2. Gegenüber der Beklagten zu 1) ist die Klage unbegründet, denn ihr gegenüber hatte der Kläger sowohl vorgerichtlich als auch mit den ursprünglichen Klageanträgen Minderung geltend gemacht. Der zuletzt von dem Kläger gegenüber der Beklagten zu 1) gestellte Antrag auf Rückabwicklung des Kaufvertrags nach erklärtem Rücktritt ist unbegründet, denn Rücktritt und Minderung schließen einander aus. Deshalb ist ein Übergang von der Minderung zum Rücktritt nicht möglich. Deliktische Ansprüche sind gegenüber der Beklagten zu 1) nicht gegeben, denn sie muss sich etwaiges Verhalten der Beklagten zu 2) nicht zurechnen lassen.

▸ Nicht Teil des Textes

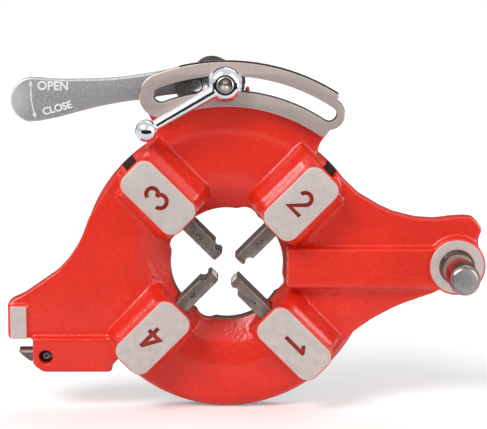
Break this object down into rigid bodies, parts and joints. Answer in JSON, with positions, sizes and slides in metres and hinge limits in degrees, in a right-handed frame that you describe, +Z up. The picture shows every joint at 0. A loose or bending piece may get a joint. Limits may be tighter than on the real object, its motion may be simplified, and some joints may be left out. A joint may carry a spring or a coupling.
{
  "type": "pipe threading die head",
  "caption": "Quick-opening die head of a pipe threading machine: ring casting on a post with radial dies, a spiral cam plate, a throwout lever and a slotted size bar.",
  "frame": {"origin": "on the pipe axis, in the plane of the head's back face", "axes": "-Y towards the numbered front, where the post points; +X towards the post; +Z up, towards the size bar"},
  "size_m": [0.3387, 0.085, 0.2515],
  "materials": {
    "red_enamel": "glossy enamel over rough cast iron, bare machined pads",
    "black_steel": "black oxide",
    "cam_steel": "dark blued steel",
    "bright_steel": "ground steel",
    "die_steel": "surface ground tool steel",
    "bar_steel": "brushed along its length",
    "chrome_plate": "polished",
    "plated_steel": "satin zinc plate",
    "bronze": "machined",
    "post_steel": "turned",
    "spring_steel": "drawn wire"
  },
  "bodies": {
    "head": {"head_casting": "red_enamel", "retaining_ring": "black_steel", "ring_screws": "black_steel", "cam_stop_pins": "bright_steel", "size_bar": "bar_steel", "bar_screws": "black_steel", "index_link": "black_steel", "guide_pin": "bright_steel", "clamp_stud": "bright_steel", "clamp_washer": "bright_steel", "pivot_pin": "bright_steel", "post": "post_steel", "post_pin": "black_steel", "latch_spring": "spring_steel", "latch_pin": "bright_steel"},
    "throwout_lever": {"throwout_lever": "plated_steel", "lever_bush": "bronze", "crank_pin": "bright_steel"},
    "cam": {"cam_plate": "cam_steel"},
    "die_1": {"die_1": "die_steel"},
    "die_2": {"die_2": "die_steel"},
    "die_3": {"die_3": "die_steel"},
    "die_4": {"die_4": "die_steel"},
    "clamp_lever": {"clamp_lever": "chrome_plate"},
    "latch": {"latch_plunger": "die_steel"}
  },
  "joints": [
    {"name": "throwout", "type": "hinge", "parent": "head", "child": "throwout_lever", "pos_m": [-0.0102, -0.0138, 0.1345], "axis": [0, 1, 0], "range_deg": [0, 62]},
    {"name": "cam_turn", "type": "hinge", "parent": "head", "child": "cam", "pos_m": [0, -0.00665, 0], "axis": [0, -1, 0], "range_deg": [0, 7.8]},
    {"name": "die_1_slide", "type": "slide", "parent": "head", "child": "die_1", "axis": [0.7071, 0, -0.7071], "range_m": [0, 0.00352]},
    {"name": "die_2_slide", "type": "slide", "parent": "head", "child": "die_2", "axis": [0.7071, 0, 0.7071], "range_m": [0, 0.00352]},
    {"name": "die_3_slide", "type": "slide", "parent": "head", "child": "die_3", "axis": [-0.7071, 0, 0.7071], "range_m": [0, 0.00352]},
    {"name": "die_4_slide", "type": "slide", "parent": "head", "child": "die_4", "axis": [-0.7071, 0, -0.7071], "range_m": [0, 0.00352]},
    {"name": "clamp_turn", "type": "hinge", "parent": "head", "child": "clamp_lever", "pos_m": [-0.00068, -0.0395, 0.1302], "axis": [0, -1, 0], "range_deg": [0, 330]},
    {"name": "latch_slide", "type": "slide", "parent": "head", "child": "latch", "axis": [1, 0, 0], "range_m": [0, 0.0075], "stiffness_N_per_m": 600, "springref_m": -0.006, "deforming": ["latch_spring"]}
  ],
  "couplings": [
    {"joint": "cam_turn", "follows": "throwout", "ratio": 0.1255},
    {"joint": "die_1_slide", "follows": "throwout", "m_per_rad": 0.0032358},
    {"joint": "die_2_slide", "follows": "throwout", "m_per_rad": 0.0032358},
    {"joint": "die_3_slide", "follows": "throwout", "m_per_rad": 0.0032358},
    {"joint": "die_4_slide", "follows": "throwout", "m_per_rad": 0.0032358}
  ]
}
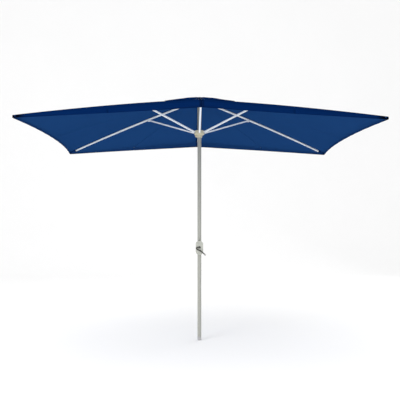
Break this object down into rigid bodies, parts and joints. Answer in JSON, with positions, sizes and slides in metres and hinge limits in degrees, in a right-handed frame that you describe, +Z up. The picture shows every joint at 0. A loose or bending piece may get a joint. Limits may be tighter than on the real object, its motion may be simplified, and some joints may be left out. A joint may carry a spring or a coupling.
{
  "type": "patio umbrella",
  "caption": "Rectangular crank parasol: ribbed blue canopy with a vent cap and a short hem on a straight grey pole that ends in a foot cap; it folds down round the pole.",
  "frame": {"origin": "centre of the pole's foot, on the underside of its end cap, where the pole stands in a base", "axes": "+Z up the pole, +X along the canopy's long side, the crank faces -Y"},
  "size_m": [3.0052, 2.0054, 2.401],
  "materials": {
    "pole_paint": "satin champagne-grey powder coat",
    "rib_paint": "satin pale grey powder coat",
    "cream_plastic": "smooth cream moulding",
    "housing_plastic": "fine matte grey moulding",
    "dark_plastic": "satin charcoal moulding",
    "black_plastic": "satin black moulding",
    "foot_plastic": "matte grey moulding",
    "steel": "bright zinc-plated steel",
    "blue_cloth": "matte woven polyester, navy"
  },
  "bodies": {
    "mast": {"foot_cap": "foot_plastic", "lower_pole": "pole_paint", "upper_pole": "pole_paint", "joint_sleeve": "steel", "sleeve_rivet": "steel", "button_spring": "steel", "crank_housing_front": "housing_plastic", "crank_housing_back": "housing_plastic", "housing_screw_left": "steel", "housing_screw_right": "steel", "brake_spring": "steel", "crown_hub": "cream_plastic", "finial": "dark_plastic", "pulley_axle": "steel"},
    "front_rib": {"rib_front": "rib_paint", "rib_cap_front": "black_plastic", "canopy_front": "blue_cloth", "vent_front": "blue_cloth"},
    "front_strut": {"strut_front": "rib_paint", "strut_pin_front": "steel"},
    "back_rib": {"rib_back": "rib_paint", "rib_cap_back": "black_plastic", "canopy_back": "blue_cloth", "vent_back": "blue_cloth"},
    "back_strut": {"strut_back": "rib_paint", "strut_pin_back": "steel"},
    "front_right_rib": {"rib_front_right": "rib_paint", "rib_cap_front_right": "black_plastic", "canopy_front_right": "blue_cloth", "vent_front_right": "blue_cloth"},
    "front_right_strut": {"strut_front_right": "rib_paint", "strut_pin_front_right": "steel"},
    "back_right_rib": {"rib_back_right": "rib_paint", "rib_cap_back_right": "black_plastic", "canopy_back_right": "blue_cloth", "vent_back_right": "blue_cloth"},
    "back_right_strut": {"strut_back_right": "rib_paint", "strut_pin_back_right": "steel"},
    "back_left_rib": {"rib_back_left": "rib_paint", "rib_cap_back_left": "black_plastic", "canopy_back_left": "blue_cloth", "vent_back_left": "blue_cloth"},
    "back_left_strut": {"strut_back_left": "rib_paint", "strut_pin_back_left": "steel"},
    "front_left_rib": {"rib_front_left": "rib_paint", "rib_cap_front_left": "black_plastic", "canopy_front_left": "blue_cloth", "vent_front_left": "blue_cloth"},
    "front_left_strut": {"strut_front_left": "rib_paint", "strut_pin_front_left": "steel"},
    "runner": {"runner_hub": "cream_plastic"},
    "pulley": {"top_pulley": "black_plastic"},
    "crank": {"crank_spool": "steel", "crank_arm": "dark_plastic", "knob_screw": "steel"},
    "knob": {"crank_knob": "dark_plastic"},
    "button": {"snap_button": "steel"}
  },
  "joints": [
    {"name": "canopy_fold", "type": "hinge", "parent": "mast", "child": "front_rib", "pos_m": [0, -0.045, 2.358], "axis": [1, 0, 0], "range_deg": [0, 71], "deforming": ["canopy_front", "vent_front"]},
    {"name": "strut_front_swing", "type": "hinge", "parent": "front_rib", "child": "front_strut", "pos_m": [0, -0.6369, 2.2005], "axis": [-1, 0, 0], "range_deg": [0, 142]},
    {"name": "rib_back_fold", "type": "hinge", "parent": "mast", "child": "back_rib", "pos_m": [0, 0.045, 2.358], "axis": [-1, 0, 0], "range_deg": [0, 71], "deforming": ["canopy_back", "vent_back"]},
    {"name": "strut_back_swing", "type": "hinge", "parent": "back_rib", "child": "back_strut", "pos_m": [0, 0.6369, 2.2005], "axis": [1, 0, 0], "range_deg": [0, 142]},
    {"name": "rib_front_right_fold", "type": "hinge", "parent": "mast", "child": "front_right_rib", "pos_m": [0.0416, -0.02773, 2.372], "axis": [0.5547, 0.8321, 0], "range_deg": [0, 73.9], "deforming": ["canopy_front_right", "vent_front_right"]},
    {"name": "strut_front_right_swing", "type": "hinge", "parent": "front_right_rib", "child": "front_right_strut", "pos_m": [0.53085, -0.3539, 2.24], "axis": [-0.5547, -0.8321, 0], "range_deg": [0, 141.7]},
    {"name": "rib_back_right_fold", "type": "hinge", "parent": "mast", "child": "back_right_rib", "pos_m": [0.0416, 0.02773, 2.372], "axis": [-0.5547, 0.8321, 0], "range_deg": [0, 73.9], "deforming": ["canopy_back_right", "vent_back_right"]},
    {"name": "strut_back_right_swing", "type": "hinge", "parent": "back_right_rib", "child": "back_right_strut", "pos_m": [0.53085, 0.3539, 2.24], "axis": [0.5547, -0.8321, 0], "range_deg": [0, 141.7]},
    {"name": "rib_back_left_fold", "type": "hinge", "parent": "mast", "child": "back_left_rib", "pos_m": [-0.0416, 0.02773, 2.372], "axis": [-0.5547, -0.8321, 0], "range_deg": [0, 73.9], "deforming": ["canopy_back_left", "vent_back_left"]},
    {"name": "strut_back_left_swing", "type": "hinge", "parent": "back_left_rib", "child": "back_left_strut", "pos_m": [-0.53085, 0.3539, 2.24], "axis": [0.5547, 0.8321, 0], "range_deg": [0, 141.7]},
    {"name": "rib_front_left_fold", "type": "hinge", "parent": "mast", "child": "front_left_rib", "pos_m": [-0.0416, -0.02773, 2.372], "axis": [0.5547, -0.8321, 0], "range_deg": [0, 73.9], "deforming": ["canopy_front_left", "vent_front_left"]},
    {"name": "strut_front_left_swing", "type": "hinge", "parent": "front_left_rib", "child": "front_left_strut", "pos_m": [-0.53085, -0.3539, 2.24], "axis": [-0.5547, 0.8321, 0], "range_deg": [0, 141.7]},
    {"name": "runner_level", "type": "hinge", "parent": "front_strut", "child": "runner", "pos_m": [0, -0.045, 2.043], "axis": [1, 0, 0], "range_deg": [0, 71]},
    {"name": "pulley_turn", "type": "hinge", "parent": "mast", "child": "pulley", "pos_m": [0, 0, 2.3], "axis": [0, 1, 0], "continuous": true},
    {"name": "crank_turn", "type": "hinge", "parent": "mast", "child": "crank", "pos_m": [0, 0, 0.92], "axis": [0, -1, 0], "range_deg": [0, 2970]},
    {"name": "knob_spin", "type": "hinge", "parent": "crank", "child": "knob", "pos_m": [0.052, -0.08, 0.849], "axis": [0, -1, 0], "continuous": true},
    {"name": "button_press", "type": "slide", "parent": "mast", "child": "button", "axis": [-1, 0, 0], "range_m": [0, 0.003], "stiffness_N_per_m": 600, "springref_m": -0.004, "deforming": ["button_spring"]}
  ],
  "couplings": [
    {"joint": "strut_front_swing", "follows": "canopy_fold", "ratio": 2},
    {"joint": "rib_back_fold", "follows": "canopy_fold", "ratio": 1},
    {"joint": "strut_back_swing", "follows": "canopy_fold", "ratio": 2},
    {"joint": "rib_front_right_fold", "follows": "canopy_fold", "ratio": 1.0403},
    {"joint": "strut_front_right_swing", "follows": "canopy_fold", "ratio": 1.9947},
    {"joint": "rib_back_right_fold", "follows": "canopy_fold", "ratio": 1.0403},
    {"joint": "strut_back_right_swing", "follows": "canopy_fold", "ratio": 1.9947},
    {"joint": "rib_back_left_fold", "follows": "canopy_fold", "ratio": 1.0403},
    {"joint": "strut_back_left_swing", "follows": "canopy_fold", "ratio": 1.9947},
    {"joint": "rib_front_left_fold", "follows": "canopy_fold", "ratio": 1.0403},
    {"joint": "strut_front_left_swing", "follows": "canopy_fold", "ratio": 1.9947},
    {"joint": "runner_level", "follows": "canopy_fold", "ratio": 1},
    {"joint": "crank_turn", "follows": "canopy_fold", "ratio": 41.8}
  ]
}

3. Vorgerichtliche Rechtsanwaltskosten gegen die Beklagte zu 1) scheiden mangels eines begründeten Hauptanspruchs aus. Gegenüber der Beklagten zu 2) ist eine vorgerichtliche anwaltliche Tätigkeit der Klägervertreter nicht nächgewiesen.
III.
Die Kostenentscheidung folgt aus § 92 ZPO. Die Entscheidung über die vorläufige Vollstreckbarkeit beruht auf § 709 ZPO.